NM: Shook Lin & Bok has always been an advocate for continuous professional development, so the notion stated is pretty reflective of our position on training for lawyers. The firm provides our lawyers ample platforms to upskill through the frequent organisation of internal dialogues and seminars apart from opportunities to participate in conferences and workshops, both locally and internationally.
Work-life balance has been a buzzword for millennials joining the workforce, and the same is the case for the newer generation in the firm. The firm takes into serious account the welfare of our people and strives to provide them with the necessary support to attain what they have set out to achieve. Of course, the legal profession tends to project a more solemn outlook compared to the tech industry, for instance, but our collaborative culture and open-door approach have been key to sustaining the balance that our younger generation seeks.
AMC: What is your hinterland (ie, what are your interests outside of the firm)? How do you control your time so that you can pursue them?
NM: Well, the black and white theme seems to be consistent throughout my vocation and avocation. I have a passion in photography, black and white photography to be exact. I have always been fascinated by the intricacy of architectural structures and the history behind them. Photographs in black and white give them a classic and timeless quality. Many a times, the focus of the photograph becomes clearer without the distraction of colours. It is an interest that I have kept for years yet still find myself very much intrigued by the monochromatic outlook. The best part is this hobby doesn’t take up much time, especially when beautiful shots can be created spontaneously with just a click of the shutter. All that matters is our perspective.

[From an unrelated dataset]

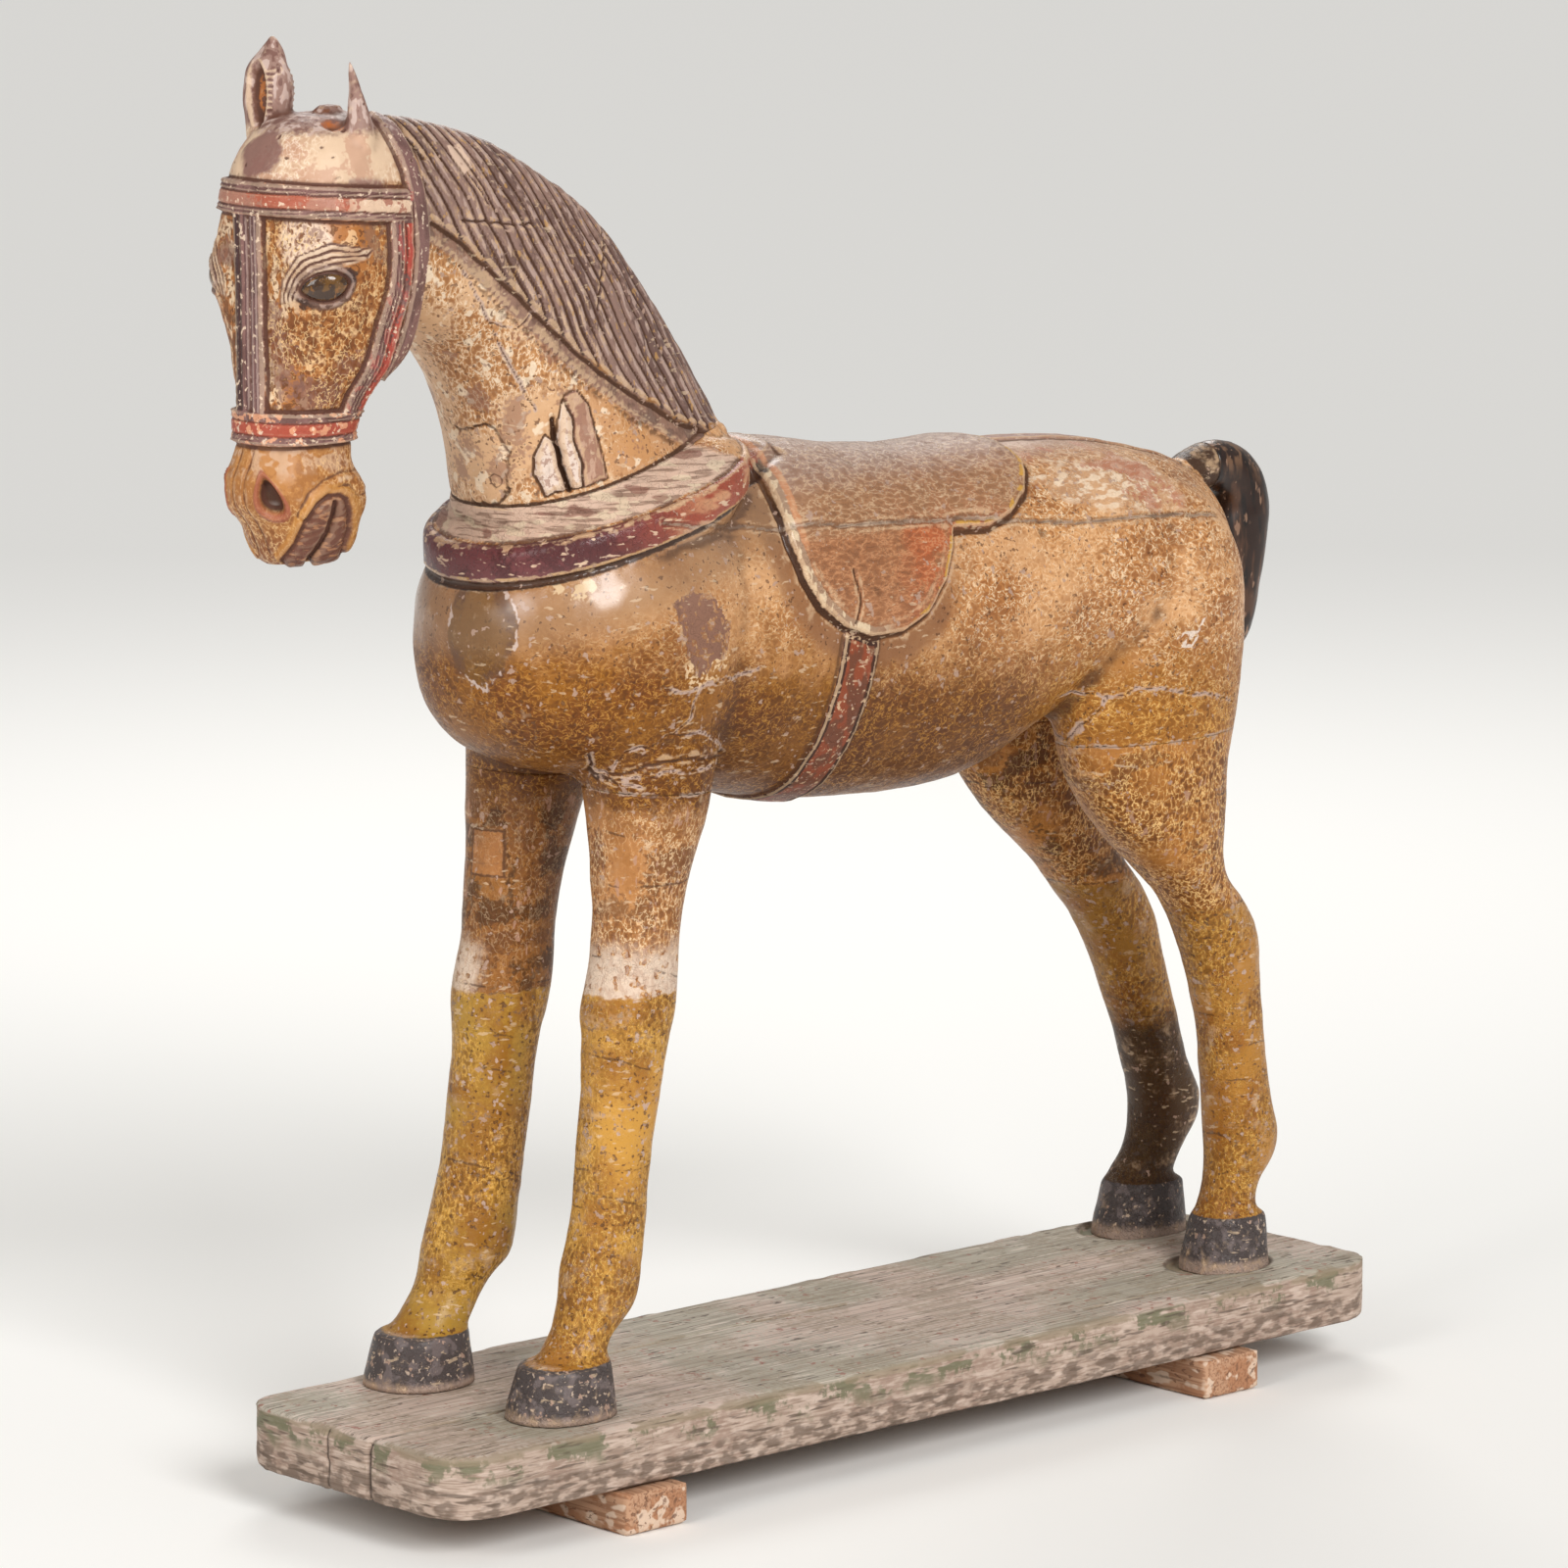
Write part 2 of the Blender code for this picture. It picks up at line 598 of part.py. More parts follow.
def bridle(x, side, z):
    """1 on the straps of the bridle, 0 between them."""
    half = STRAP_WIDTH / UNIT / 2
    flank = rise(side, half, HEAD_SOFT)
    brow = rise(-np.abs(z - BROW_Z), -half, HEAD_SOFT) * rise(-x, STRAPS_MEET, HEAD_SOFT)
    nose = rise(-np.abs(z - NOSE_Z), -half, HEAD_SOFT)
    middle = rise(-side, -half, HEAD_SOFT) * rise(z, NOSE_Z, HEAD_SOFT) * rise(-z, -BROW_Z, HEAD_SOFT)
    middle *= rise(-x, FACE_FRONT, HEAD_SOFT)
    cheek = rise(-line_distance(x, z, CHEEK_STRAP), -half, HEAD_SOFT) * flank
    throat = rise(-line_distance(x, z, THROAT_STRAP), -half, HEAD_SOFT) * flank
    return np.maximum.reduce([brow, nose, middle, cheek, throat])


def eye_relief(x, z):
    """The socket swells, with two lids round the ball and an arch of folds above."""
    ex, ez = EYE
    along, up = x - ex, z - ez - EYE_SLOPE * (x - ex)
    ball = np.hypot(along / EYE_SIZE[0], up / EYE_SIZE[1])
    arch = np.hypot(along / ARCH_SIZE[0], up / ARCH_SIZE[1])
    height = EYE_SOCKET[2] * np.exp(-((along / EYE_SOCKET[0]) ** 2) - (up / EYE_SOCKET[1]) ** 2)
    height += LID_PROUD * np.exp(-(((ball - 1.0) / LID_WIDE) ** 2))
    height -= LID_CUT * np.exp(-(((ball - 1.0 + LID_WIDE) / LID_WIDE) ** 2))
    above = rise(up, EYE_SIZE[1], EYE_SIZE[1])
    return height + ARCH_PROUD * above * np.exp(-(((arch - 1.0) / ARCH_WIDE) ** 2))


def head_relief(x, y, z):
    """Bridle, eyes, nostrils, mouth and ear hollows, in carver's units."""
    side = np.abs(y)
    height = STRAP_PROUD / UNIT * bridle(x, side, z)
    height += eye_relief(x, z) * rise(side, EYE_SOCKET[0], EYE_SOCKET[1])
    nx, ny, nz = NOSTRIL
    rising = (z - nz) / NOSTRIL_SIZE[2]
    level = np.hypot((x - nx) / NOSTRIL_SIZE[0], (side - ny) / NOSTRIL_SIZE[1])
    hole = np.hypot(level / np.clip(1 - NOSTRIL_POINT * rising, 0.5, 1.5), rising)
    height += NOSTRIL_RIM * np.exp(-(((hole - 1.2) / NOSTRIL_SOFT) ** 2))
    height -= NOSTRIL_DEEP * rise(1 - hole, NOSTRIL_SOFT / 2, NOSTRIL_SOFT)
    cheek = rise(side, LIP_SIDE, BODY_SOFT)
    height += LIP_PROUD * cheek * np.exp(-((line_distance(x, z, LIP_EDGE) / LIP_HALF) ** 2))
    height -= SLIT_DEEP * cheek * np.exp(-((line_distance(x, z, MOUTH_SLIT) / SLIT_HALF) ** 2))
    height -= EAR_HOLLOW_DEEP * hump(x, y, z, EAR_HOLLOW, EAR_HOLLOW_SIZE)
    return height - EAR_BREAK_DEEP * hump(x, y, z, EAR_BREAK, EAR_BREAK_SIZE)


def carved(made, relief):
    """Moves the skin out along its own direction by the height of the relief."""
    mesh = made.data
    count = len(mesh.vertices)
    place = np.empty(count * 3, np.float64)
    out = np.empty(count * 3, np.float64)
    mesh.vertices.foreach_get("co", place)
    mesh.vertices.foreach_get("normal", out)
    place = place.reshape(-1, 3)
    out = out.reshape(-1, 3)
    height = relief(*(place.T / UNIT)) * UNIT
    place += out * height[:, None]
    mesh.vertices.foreach_set("co", place.ravel())
    mesh.update()
    return made


def cutter(name, outline, low, high, collection):
    """A prism from a side outline in carver's units, used only to cut."""
    bm = bmesh.new()
    made = bmesh.ops.create_circle(bm, segments=len(outline), radius=1.0, cap_ends=True)
    for vert, (x, z) in zip(made["verts"], outline):
        vert.co = Vector((x, low, z)) * UNIT
    grown = bmesh.ops.extrude_face_region(bm, geom=list(bm.faces))
    verts = [v for v in grown["geom"] if isinstance(v, bmesh.types.BMVert)]
    bmesh.ops.translate(bm, verts=verts, vec=Vector((0, high - low, 0)) * UNIT)
    return hidden(mesh_object(name, bm, collection))


def under(seam, gap, bottom):
    """The side outline of the space below a seam, down to a level."""
    points = [(x, z - gap) for x, z in seam]
    return points + [(points[-1][0], bottom), (points[0][0], bottom)]


def hidden(made):
    """A cutter is not part of the model."""
    made.hide_render = True
    made.display_type = "WIRE"
    return made


def joined_by(made, other, operation):
    """The object after a Boolean with another."""
    boolean = made.modifiers.new("cut", "BOOLEAN")
    boolean.operation = operation
    boolean.solver = "EXACT"
    boolean.object = other
    return settled(made)


def copy_of(made, name):
    """A second object with its own mesh."""
    again = bpy.data.objects.new(name, made.data.copy())
    made.users_collection[0].objects.link(again)
    return again


def halved(made, point, direction):
    """Keeps the side of a plane that the direction points away from, with a flat cap."""
    bm = bmesh.new()
    bm.from_mesh(made.data)
    geometry = bm.verts[:] + bm.edges[:] + bm.faces[:]
    plane = Vector(direction).normalized()
    where = {"plane_co": point, "plane_no": plane, "dist": 1e-7}
    cut = bmesh.ops.bisect_plane(bm, geom=geometry, clear_outer=True, **where)
    rim = [e for e in cut["geom_cut"] if isinstance(e, bmesh.types.BMEdge)]
    bmesh.ops.holes_fill(bm, edges=rim, sides=0)
    bmesh.ops.triangulate(bm, faces=[f for f in bm.faces if len(f.verts) > 4])
    bm.to_mesh(made.data)
    bm.free()
    return made


def collar_rings():
    """The carved collar: an upright band with a ledge that slopes up to the neck."""
    rings = []
    for x, z, half, front, back in COLLAR:
        rings.append(ring(x, 0, z, COLLAR_TILT, half, front, back, 2.2, 0.0))
    return rings


def build_body(collection):
    """Trunk, neck, tail and legs as one skin, carved and brought to the solids' fineness."""
    bm = bmesh.new()
    tube(bm, BARREL, 40)
    tube(bm, CHEST, 30)
    for side in (-1, 1):
        x, y, z, length, width, height = HAUNCH
        ellipsoid(bm, x, side * y, z, length, width, height)
    for rows in LEGS.values():
        tube(bm, rows, 60)
    for hoof in HOOVES.values():
        loft(bm, hoof_rings(*hoof))
    tube(bm, TAIL, 30)
    loft(bm, neck_rings())
    loft(bm, collar_rings())
    body = fused(mesh_object("body", bm, collection), BODY_VOXEL, 3)
    carved(body, body_relief)
    return thinned(body, BODY_TRIANGLES)


def build_head(collection):
    """The head with its bridle, ears and broken forelock, cut flat at its joint."""
    bm = bmesh.new()
    loft(bm, head_rings())
    for rows in (EAR_RIGHT, EAR_LEFT, FORELOCK):
        tube(bm, rows, 16)
    head = fused(mesh_object("head", bm, collection), HEAD_VOXEL, 3)
    carved(head, head_relief)
    thinned(head, HEAD_TRIANGLES)
    (x, z), (nx, nz) = HEAD_JOINT
    out = Vector((-nx, 0, -nz))
    return halved(head, Vector((x, 0, z)) * UNIT - out.normalized() * JOINT_GAP, out)


def part_body(body, parts, cutters):
    """Parts the skin where the carver joined it: legs, tail and neck leave the trunk."""
    gap = JOINT_GAP / UNIT
    trunk = body
    trunk.name = "trunk"
    pieces = {"trunk": trunk}
    for names, (seam, sunk) in LEG_SEAMS.items():
        sole = gap - sunk / UNIT
        seat = cutter("leg_seat", under(seam, gap, sole), -FAR, FAR, cutters)
        room = cutter("leg_room", under(seam, 0.0, BELOW), -FAR, FAR, cutters)
        leg_pair = joined_by(copy_of(body, "legs"), seat, "INTERSECT")
        joined_by(trunk, room, "DIFFERENCE")
        for name, side in zip(names, (-1, 1)):
            leg = copy_of(leg_pair, name)
            pieces[name] = halved(leg, Vector((0, 0, 0)), Vector((0, -side, 0)))
        bpy.data.objects.remove(leg_pair)
    tail = copy_of(trunk, "tail")
    seam = TAIL_JOINT * UNIT
    pieces["tail"] = halved(tail, Vector((seam + JOINT_GAP, 0, 0)), Vector((-1, 0, 0)))
    halved(trunk, Vector((seam, 0, 0)), Vector((1, 0, 0)))
    neck = copy_of(trunk, "neck")
    (x, z), (nx, nz) = NECK_JOINT
    out = Vector((nx, 0, nz)).normalized()
    seat = Vector((x, 0, z)) * UNIT
    halved(neck, seat + out * JOINT_GAP, -out)
    halved(trunk, seat, out)
    (x, z), (nx, nz) = HEAD_JOINT
    out = Vector((-nx, 0, -nz))
    pieces["neck"] = halved(neck, Vector((x, 0, z)) * UNIT, -out)
    return pieces


def rounded(bm, edges, width, steps):
    """Bevels the edges by a width, in a number of steps."""
    shape = {"profile": 0.5, "affect": "EDGES", "material": -1}
    bmesh.ops.bevel(bm, geom=edges, offset=width, segments=steps, **shape)


def build_board(parts, cutters):
    """The board with round corners and pockets that let the rear hooves in."""
    bm = bmesh.new()
    size = Matrix.Diagonal(Vector((BOARD_LENGTH, BOARD_WIDTH, BOARD_THICK, 1)))
    middle = Matrix.Translation((BOARD_BEHIND, 0, -BOARD_THICK / 2))
    bmesh.ops.create_cube(bm, size=1.0, matrix=middle @ size)
    upright = [e for e in bm.edges if abs(e.verts[0].co.z - e.verts[1].co.z) > BOARD_THICK / 2]
    rounded(bm, upright, BOARD_CORNER, 6)
    flat = [f for f in bm.faces if abs(f.normal.z) > 0.9]
    rims = list({e for f in flat for e in f.edges})
    rounded(bm, rims, BOARD_EDGE, 1)
    board = mesh_object("base_board", bm, parts)
    for name in ("leg_rear_left", "leg_rear_right"):
        x, y, half, length = HOOVES[name]
        room = POCKET_ROOM / UNIT
        slot = POCKET_SLOT / UNIT
        depth = POCKET_DEPTH / UNIT
        bm = bmesh.new()
        reach = length + room + slot / 2
        rings = []
        for z in (-depth, depth):
            rings.append(ring(x - slot / 2, y, z, 0, half + room, reach, reach, 2.2, 0.0))
        loft(bm, rings)
        joined_by(board, hidden(mesh_object("pocket", bm, cutters)), "DIFFERENCE")
    return board


def build_batten(name, x, parts):
    """A rough batten under the board, running across it."""
    bm = bmesh.new()
    size = Matrix.Diagonal(Vector((BATTEN_WIDTH, BATTEN_LENGTH, BATTEN_HEIGHT, 1)))
    middle = Matrix.Translation((BOARD_BEHIND + x, 0, -BOARD_THICK - JOINT_GAP - BATTEN_HEIGHT / 2))
    bmesh.ops.create_cube(bm, size=1.0, matrix=middle @ size)
    rounded(bm, list(bm.edges), BATTEN_EDGE, 1)
    return mesh_object(name, bm, parts)


def painted(made, name, colour, roughness):
    """Gives a piece its own Principled material."""
    material = bpy.data.materials.new(name)
    material.use_nodes = True
    shader = material.node_tree.nodes["Principled BSDF"]
    shader.inputs["Base Color"].default_value = (*colour, 1.0)
    shader.inputs["Roughness"].default_value = roughness
    shader.inputs["Metallic"].default_value = 0.0
    made.data.materials.clear()
    made.data.materials.append(material)


def centred(pieces):
    """Moves every piece so that the origin is under the middle of the whole."""
    places = [vert.co for made in pieces for vert in made.data.vertices]
    low = Vector(min(place[axis] for place in places) for axis in range(3))
    high = Vector(max(place[axis] for place in places) for axis in range(3))
    middle = (low + high) / 2
    for made in pieces:
        made.data.transform(Matrix.Translation((-middle.x, -middle.y, -low.z)))


def main():
    for old in list(bpy.data.objects):
        bpy.data.objects.remove(old)
    parts = bpy.data.collections.new("carved_wooden_horse")
    cutters = bpy.data.collections.new("cutters")
    bpy.context.scene.collection.children.link(parts)
    bpy.context.scene.collection.children.link(cutters)
    pieces = part_body(build_body(parts), parts, cutters)
    pieces["head"] = build_head(parts)
    pieces["base_board"] = build_board(parts, cutters)
    batten_x = BOARD_LENGTH / 2 - BATTEN_INSET
    pieces["batten_front"] = build_batten("batten_front", -batten_x, parts)
    pieces["batten_rear"] = build_batten("batten_rear", batten_x, parts)
    for name, made in pieces.items():
        painted(made, name + "_paint", *PAINTS[name.split("_")[0]])
    centred(pieces.values())


main()
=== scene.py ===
# %% [markdown]
# # A carved and painted wooden horse on its board
# The real object is a standing horse of about 1.4 m, carved from several glued pieces of wood,
# painted, varnished and worn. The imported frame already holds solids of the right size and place.
# This script makes the surface that the eye sees: finer carving, cracks, chips and old paint.

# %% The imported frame
import math
import time
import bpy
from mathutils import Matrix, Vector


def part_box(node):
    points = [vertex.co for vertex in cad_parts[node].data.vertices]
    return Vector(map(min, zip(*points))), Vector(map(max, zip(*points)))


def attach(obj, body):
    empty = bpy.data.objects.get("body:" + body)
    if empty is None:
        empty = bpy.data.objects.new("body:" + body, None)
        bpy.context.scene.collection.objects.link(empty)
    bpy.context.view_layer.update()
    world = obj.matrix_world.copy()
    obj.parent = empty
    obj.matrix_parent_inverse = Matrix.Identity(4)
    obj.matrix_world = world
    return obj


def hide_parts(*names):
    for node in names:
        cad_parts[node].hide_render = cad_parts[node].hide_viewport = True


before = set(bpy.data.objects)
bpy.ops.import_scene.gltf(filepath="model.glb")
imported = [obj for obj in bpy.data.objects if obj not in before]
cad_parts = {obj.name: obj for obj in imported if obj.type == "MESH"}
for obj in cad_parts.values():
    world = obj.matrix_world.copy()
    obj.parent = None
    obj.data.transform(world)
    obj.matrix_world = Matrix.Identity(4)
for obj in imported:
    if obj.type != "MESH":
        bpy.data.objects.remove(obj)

from types import SimpleNamespace

import bmesh
import bpy
import numpy as np
from mathutils import Matrix, Vector

STARTED = time.time()
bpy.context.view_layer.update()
BOARD_LOW, BOARD_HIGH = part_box("base_board")

# %% [markdown]
# ## Units
# A carver draws the figure from the board up, so the forms are typed in carver's units: one unit
# is a millimetre, x counts back from the middle of the board and z counts up from its top face.
# The board's box in the frame says where that place is, so nothing has to be fitted afterwards.

# %% Carver's units and the place of the figure
MM = 0.001
BOARD_BEHIND = 8 * MM
ZERO = Vector(((BOARD_LOW[0] + BOARD_HIGH[0]) / 2 - BOARD_BEHIND, 0.0, BOARD_HIGH[2]))
JOINT_GAP = 0.3 * MM
print("figure's zero", [round(v, 4) for v in ZERO])

# %% [markdown]
# ## Rings and limbs
# A limb of a carved figure changes its section all the way along, so it is a loft: a circle is
# created for each section, its points are moved to a squared and tapered ring, and neighbouring
# circles are bridged. Few sections are typed, and a smooth curve through them gives the others.

# %% Helpers for lofts
RING_SIDES = 72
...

Nagarajah Muttiah is the firm’s current managing partner and heads the general and civil litigation department, the international and domestic arbitration department, and the shipping and insurance department. He was called to the English Bar in 1979 and was subsequently called to the Malaysian Bar in 1980.
Muttiah authored the Malaysian chapter to the second edition of William Tetley’s Maritime Liens and Claims. Amongst other notable achievements and affiliations, he is the immediate past president and is now a committee member of the Malaysian Maritime Law Association. He has presented a number of papers over the years as a member of the International Bar Association and the International Pacific Bar Association.
Known for his work in the insurance industry, Muttiah and his team of lawyers regularly handle complex insurance and reinsurance disputes. Recently, he and his team led negotiations on behalf of a leading Malaysian insurer with a leading reinsurer from the Middle East and the Labuan Offshore Financial Services Authority of Malaysia (LOFSA), which finally culminated in a landmark out-of-court settlement agreement between the parties premised on commutation clauses found in the motor quota share treaties.
Muttiah is an active practitioner in the areas of international and domestic arbitration and has previously acted as an arbitrator. He is also a familiar personality in all levels of the Malaysian court, including the Court of Appeal and the Federal Court, and frequently appears as counsel for intricate or complex cases.